Health checks

The health checks feature allows you to supplement your deployment diagrams with HTTP-based health checks to get an “at a glance” view of the health of your software systems.

How it works

HTTP-based health checks can be added to the container instances in your deployment model (e.g. via the healthCheck DSL keyword). Each health check is defined by a name, an endpoint URL, a polling interval (e.g. 60 seconds), a timeout (e.g. 1000 milliseconds), and optionally one or more HTTP headers.

Click the heart button button when viewing a diagram that includes health checks. After a short delay, the colour coding of the diagram elements will change to indicate the percentage of health checks that have passed for each element (red=0%, amber=1-99%, green=100%).
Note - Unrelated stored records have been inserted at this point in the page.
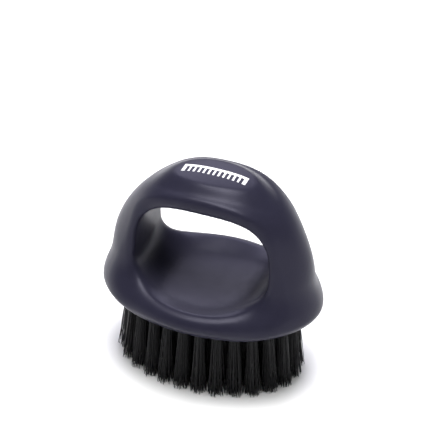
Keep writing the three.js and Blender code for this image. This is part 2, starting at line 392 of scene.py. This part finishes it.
def make_bundles(material):
    rng = np.random.default_rng(BUNDLE_SEED)
    for name in tuft_names():
        low, high = box_in_mm(name)
        tip = (low[:2] + high[:2]) / 2
        root = tip / (1 + TUFT_LEAN)
        ring = name.split("_")[1]
        lines = filament_lines(FILAMENTS[ring], root, tip, rng)
        points, faces = tubes(lines, FILAMENT_ROOT_RADIUS, FILAMENT_TIP_RADIUS, FILAMENT_SIDES)
        bundle = new_mesh(name.replace("tuft", "bundle"), points, faces)
        bundle.data.materials.append(material)
        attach(bundle, "root")
        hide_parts(name)


# The mark printed on the crown: a plain barber's comb.
COMB_LENGTH = 28
COMB_SPINE = 1.5
COMB_TOOTH = 3.6
COMB_TEETH = 11
COMB_TOOTH_SHARE = 0.4
PRINT_RISE = 0.04
PRINT_ROOT = 0.12
TOOTH_ROWS = 4
CROWN_STEPS = 30
CROWN_STEP_SHARE = 0.8


def comb_cells():
    """Column edges, row edges and the filled cells of a comb drawn on a grid."""
    guard = COMB_SPINE
    pitch = (COMB_LENGTH - 2 * guard) / (COMB_TEETH + 1 - COMB_TOOTH_SHARE)
    edges = [-COMB_LENGTH / 2, -COMB_LENGTH / 2 + guard]
    for tooth in range(COMB_TEETH):
        start = edges[1] + pitch * (tooth + 1 - COMB_TOOTH_SHARE)
        edges += [start, start + pitch * COMB_TOOTH_SHARE]
    edges += [COMB_LENGTH / 2 - guard, COMB_LENGTH / 2]
    height = COMB_SPINE + COMB_TOOTH
    rows = np.concatenate([
        np.linspace(-height / 2, -height / 2 + COMB_TOOTH, TOOTH_ROWS + 1),
        [height / 2 - COMB_SPINE / 2, height / 2],
    ])
    filled = np.ones((len(edges) - 1, len(rows) - 1), bool)
    filled[1:-1:2, :TOOTH_ROWS] = False
    return np.array(edges), rows, filled


def crown_height(x, y):
    """Height of the handle's top face above each point."""
    z = np.full(np.shape(x), float(ARCH_TOP))
    for _ in range(CROWN_STEPS):
        z = z - CROWN_STEP_SHARE * np.clip(handle_field(x, y, z), -1, 1)
    return z


def make_print(material):
    columns, rows, filled = comb_cells()
    grid_x, grid_y = np.meshgrid(columns, rows, indexing="ij")
    corner = np.arange(grid_x.size).reshape(grid_x.shape)
    flat = np.column_stack([grid_x.ravel(), grid_y.ravel()])
    height = crown_height(flat[:, 0], flat[:, 1])
    points = np.vstack([
        np.column_stack([flat, height + PRINT_RISE]),
        np.column_stack([flat, height - PRINT_ROOT]),
    ])
    below = grid_x.size
    padded = np.pad(filled, 1)
    faces = []
    for i, j in np.argwhere(filled):
        ring = [corner[i, j], corner[i + 1, j], corner[i + 1, j + 1], corner[i, j + 1]]
        faces.append(ring)
        faces.append([n + below for n in reversed(ring)])
        sides = [(0, -1), (1, 0), (0, 1), (-1, 0)]
        for n, (di, dj) in enumerate(sides):
            if not padded[i + 1 + di, j + 1 + dj]:
                a, b = ring[n], ring[(n + 1) % 4]
                faces.append([b, a, a + below, b + below])
    used = sorted({n for face in faces for n in face})
    renumber = {n: k for k, n in enumerate(used)}
    faces = [[renumber[n] for n in face] for face in faces]
    mark = new_mesh("crown_print", points[used], faces, smooth=False)
    mark.data.materials.append(material)
    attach(mark, "root")


# Anchors.
ANCHOR_SIZE = (2.2, 0.35, 1.4)
ANCHOR_HEIGHT = 33.4


def make_anchors(material):
    """The flat metal wedges that hold the bundles in their holes, one in each, as one piece."""
    points, faces = [], []
    half = np.array(ANCHOR_SIZE) / 2
    for name in tuft_names():
        low, high = box_in_mm(name)
        root = (low[:2] + high[:2]) / 2 / (1 + TUFT_LEAN)
        first = len(points)
        for sign in CORNERS:
            points.append(np.array([*root, ANCHOR_HEIGHT]) + (np.array(sign) * 2 - 1) * half)
        box = [(0, 1, 3, 2), (4, 6, 7, 5), (0, 4, 5, 1), (2, 3, 7, 6), (0, 2, 6, 4), (1, 5, 7, 3)]
        faces += [[first + n for n in face] for face in box]
    anchors = new_mesh("tuft_anchors", points, faces, smooth=False)
    anchors.data.materials.append(material)
    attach(anchors, "root")


# Materials: noises in the object's own metres.
BUMP_DETAIL = 4
MOTTLE_DETAIL = 3
MOTTLE_START = 0.3
MOTTLE_END = 0.7


def grey(value):
    return (value, value, value, 1)


def new_material(name):
    material = bpy.data.materials.new(name)
    material.use_nodes = True
    nodes = material.node_tree.nodes
    return material, nodes, material.node_tree.links, nodes["Principled BSDF"]


def add_bump(nodes, links, shader, scale, distance, strength):
    coordinates = nodes.new("ShaderNodeTexCoord")
    noise = nodes.new("ShaderNodeTexNoise")
    noise.inputs["Scale"].default_value = scale
    noise.inputs["Detail"].default_value = BUMP_DETAIL
    bump = nodes.new("ShaderNodeBump")
    bump.inputs["Distance"].default_value = distance
    bump.inputs["Strength"].default_value = strength
    links.new(coordinates.outputs["Object"], noise.inputs["Vector"])
    links.new(noise.outputs["Fac"], bump.inputs["Height"])
    links.new(bump.outputs["Normal"], shader.inputs["Normal"])
    return coordinates


def mottled(nodes, links, coordinates, scale, low, high, socket):
    """Drives a socket with a soft noise between two values or colours."""
    noise = nodes.new("ShaderNodeTexNoise")
    noise.inputs["Scale"].default_value = scale
    noise.inputs["Detail"].default_value = MOTTLE_DETAIL
    ramp = nodes.new("ShaderNodeValToRGB")
    ramp.color_ramp.elements[0].position = MOTTLE_START
    ramp.color_ramp.elements[1].position = MOTTLE_END
    ramp.color_ramp.elements[0].color = low
    ramp.color_ramp.elements[1].color = high
    links.new(coordinates.outputs["Object"], noise.inputs["Vector"])
    links.new(noise.outputs["Fac"], ramp.inputs["Fac"])
    links.new(ramp.outputs["Color"], socket)


def soft_touch_plastic():
    material, nodes, links, shader = new_material("soft_touch_charcoal")
    shader.inputs["IOR"].default_value = 1.24
    shader.inputs["Specular Tint"].default_value = (0.84, 0.82, 1.0, 1)
    coordinates = add_bump(nodes, links, shader, scale=5200, distance=0.00003, strength=0.35)
    dark = (0.0190, 0.0182, 0.0320, 1)
    light = (0.0210, 0.0202, 0.0350, 1)
    mottled(nodes, links, coordinates, 60, dark, light, shader.inputs["Base Color"])
    mottled(nodes, links, coordinates, 240, grey(0.31), grey(0.37), shader.inputs["Roughness"])
    return material


def black_nylon():
    material, nodes, links, shader = new_material("black_nylon")
    shader.inputs["IOR"].default_value = 1.53
    shader.inputs["Specular IOR Level"].default_value = 0.2
    coordinates = add_bump(nodes, links, shader, scale=3000, distance=0.00002, strength=0.2)
    dark = (0.0015, 0.0015, 0.0024, 1)
    light = (0.0042, 0.0042, 0.0060, 1)
    mottled(nodes, links, coordinates, 350, dark, light, shader.inputs["Base Color"])
    mottled(nodes, links, coordinates, 500, grey(0.34), grey(0.48), shader.inputs["Roughness"])
    return material


def black_plastic():
    material, nodes, links, shader = new_material("black_plastic")
    coordinates = add_bump(nodes, links, shader, scale=2400, distance=0.00004, strength=0.4)
    dark = (0.012, 0.012, 0.014, 1)
    light = (0.018, 0.018, 0.021, 1)
    mottled(nodes, links, coordinates, 90, dark, light, shader.inputs["Base Color"])
    mottled(nodes, links, coordinates, 300, grey(0.5), grey(0.62), shader.inputs["Roughness"])
    return material


def white_print():
    material, nodes, links, shader = new_material("white_print")
    coordinates = add_bump(nodes, links, shader, scale=4200, distance=0.00001, strength=0.3)
    mottled(nodes, links, coordinates, 900, grey(0.80), grey(0.88), shader.inputs["Base Color"])
    mottled(nodes, links, coordinates, 500, grey(0.45), grey(0.55), shader.inputs["Roughness"])
    return material


def brushed_steel():
    material, nodes, links, shader = new_material("brushed_steel")
    shader.inputs["Metallic"].default_value = 1
    coordinates = add_bump(nodes, links, shader, scale=5000, distance=0.00001, strength=0.4)
    dark = (0.52, 0.51, 0.49, 1)
    light = (0.62, 0.61, 0.60, 1)
    mottled(nodes, links, coordinates, 700, dark, light, shader.inputs["Base Color"])
    mottled(nodes, links, coordinates, 900, grey(0.28), grey(0.42), shader.inputs["Roughness"])
    return material


def pale_floor():
    material, _, _, shader = new_material("pale_floor")
    shader.inputs["Base Color"].default_value = grey(0.93)
    shader.inputs["Roughness"].default_value = 0.9
    shader.inputs["Specular IOR Level"].default_value = 0.1
    return material


def dress_plate(material):
    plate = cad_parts["bristle_plate"]
    for slot in plate.material_slots:
        slot.material = material


# Studio.
OVERHEAD_STRENGTH = 5.2
OVERHEAD_SPREAD = math.radians(40)
CARD_DIRECTION = Vector((-0.29, 0.76, 0.59))
CARD_DISTANCE = 1.6
CARD_SIZE = (1.3, 0.9)
CARD_POWER = 13.0
CARD_COLOUR = (0.84, 0.82, 1.0)
HORIZON_TOP = 0.52
HORIZON_EDGE = 0.56
ROOM_SHADE = 0.04
FLOOR_HALF_SIZE = 60000


def add_floor():
    edge = FLOOR_HALF_SIZE
    corners = [(-edge, -edge, 0), (edge, -edge, 0), (edge, edge, 0), (-edge, edge, 0)]
    floor = new_mesh("studio_floor", corners, [(0, 1, 2, 3)])
    floor.data.materials.append(pale_floor())


def add_lamp(light, place=(0, 0, 1)):
    lamp = bpy.data.objects.new(light.name, light)
    lamp.location = place
    lamp.rotation_mode = "QUATERNION"
    lamp.rotation_quaternion = (BRUSH_MIDDLE - Vector(place)).to_track_quat("-Z", "Y")
    lamp.visible_camera = False
    bpy.context.scene.collection.objects.link(lamp)


def add_lights():
    overhead = bpy.data.lights.new("overhead", "SUN")
    overhead.energy = OVERHEAD_STRENGTH
    overhead.angle = OVERHEAD_SPREAD
    add_lamp(overhead)
    card = bpy.data.lights.new("white_card", "AREA")
    card.shape = "RECTANGLE"
    card.size, card.size_y = CARD_SIZE
    card.energy = CARD_POWER
    card.color = CARD_COLOUR
    add_lamp(card, CARD_DIRECTION * CARD_DISTANCE)


def add_sky():
    """A dim room above a pale horizon."""
    world = bpy.data.worlds.new("studio")
    world.use_nodes = True
    nodes, links = world.node_tree.nodes, world.node_tree.links
    coordinates = nodes.new("ShaderNodeTexCoord")
    parts = nodes.new("ShaderNodeSeparateXYZ")
    place = nodes.new("ShaderNodeMapRange")
    place.inputs["From Min"].default_value = -1
    place.inputs["From Max"].default_value = 1
    ramp = nodes.new("ShaderNodeValToRGB")
    ramp.color_ramp.elements[0].position = HORIZON_TOP
    ramp.color_ramp.elements[0].color = grey(1)
    ramp.color_ramp.elements[1].position = HORIZON_EDGE
    ramp.color_ramp.elements[1].color = grey(ROOM_SHADE)
    links.new(coordinates.outputs["Generated"], parts.inputs["Vector"])
    links.new(parts.outputs["Z"], place.inputs["Value"])
    links.new(place.outputs["Result"], ramp.inputs["Fac"])
    links.new(ramp.outputs["Color"], nodes["Background"].inputs["Color"])
    bpy.context.scene.world = world


def add_camera():
    azimuth = math.radians(CAMERA_AZIMUTH)
    elevation = math.radians(CAMERA_ELEVATION)
    back = Vector((
        math.sin(azimuth) * math.cos(elevation),
        -math.cos(azimuth) * math.cos(elevation),
        math.sin(elevation),
    ))
    turn = Matrix.Rotation(math.radians(CAMERA_ROLL), 3, back)
    level = Vector((math.cos(azimuth), math.sin(azimuth), 0))
    right = turn @ level
    up = turn @ back.cross(level)
    place = BRUSH_MIDDLE + back * CAMERA_DISTANCE
    aim = BRUSH_MIDDLE + right * CAMERA_RIGHT + up * CAMERA_ABOVE
    backward = (place - aim).normalized()
    across = up.cross(backward).normalized()
    data = bpy.data.cameras.new("camera")
    data.sensor_width = SENSOR_WIDTH
    data.lens = data.sensor_width * CAMERA_DISTANCE / CAMERA_WIDTH
    data.clip_end = CLIP_END
    camera = bpy.data.objects.new("camera", data)
    columns = (across, backward.cross(across), backward)
    camera.matrix_world = Matrix.Translation(place) @ Matrix(columns).transposed().to_4x4()
    bpy.context.scene.collection.objects.link(camera)
    bpy.context.scene.camera = camera


bpy.context.scene.view_settings.view_transform = "Standard"
add_camera()
make_skin(soft_touch_plastic())
make_print(white_print())
make_bundles(black_nylon())
make_anchors(brushed_steel())
dress_plate(black_plastic())
add_floor()
add_lights()
add_sky()
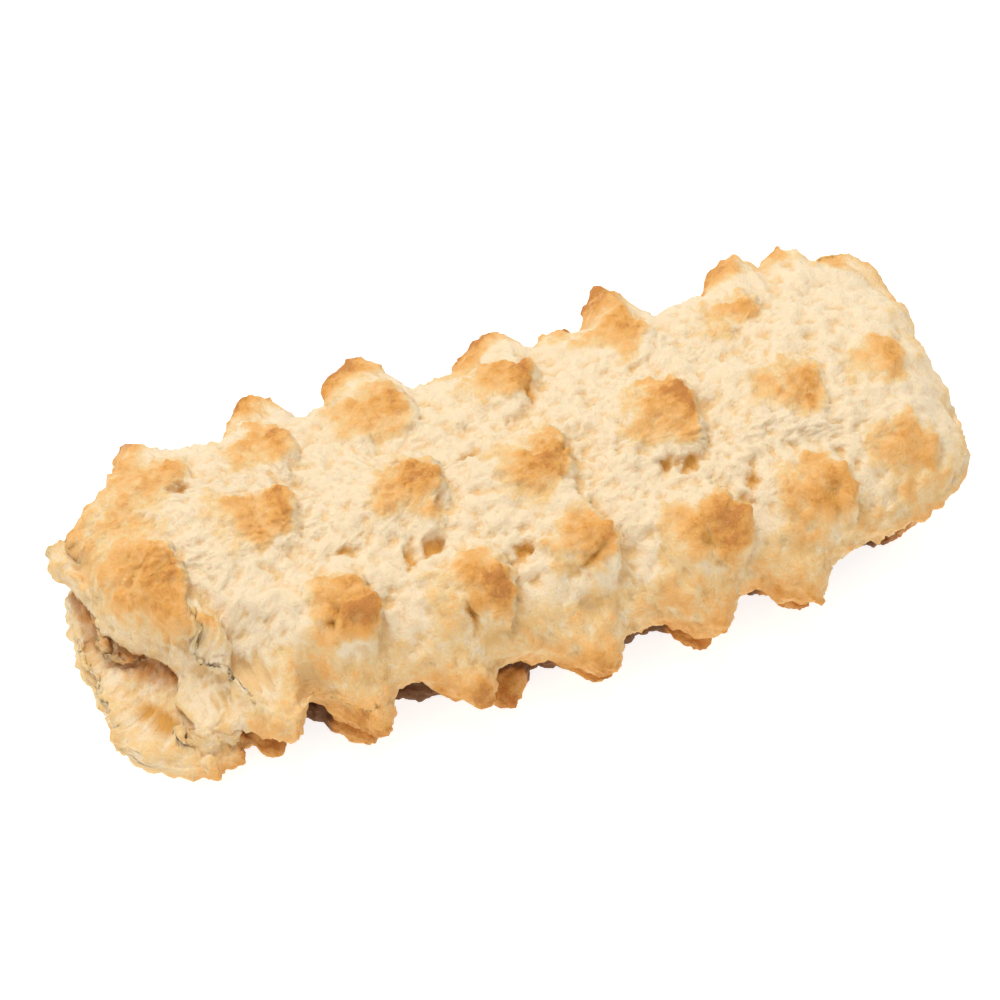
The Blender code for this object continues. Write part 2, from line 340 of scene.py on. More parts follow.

The health checks are executed from within your web browser, so HTTPS health check URLs must be used if you are viewing the diagrams via HTTPS. Also, the response sent back from your servers must include the Access-Control-Allow-Origin header, to allow the cross-origin request to be made. Returning anything other than a HTTP 200 status code will cause the health check to be marked as failed.

The health check endpoints can either be existing endpoints, or custom ones that you build into your applications. For example, you could add a /health endpoint to an existing web application that simply returns a HTTP 200 response to indicate that it’s okay.

Usage scenarios

The health check feature is not designed to replace monitoring systems such as Pingdom, New Relic, Nagios, etc. Instead, it can be used to augment existing information radiators and dashboards, to provide an “at a glance” view of whether the software system is running and which parts are down in the event of a failure. It can also be used in diagnosing problems with a given deployment environment.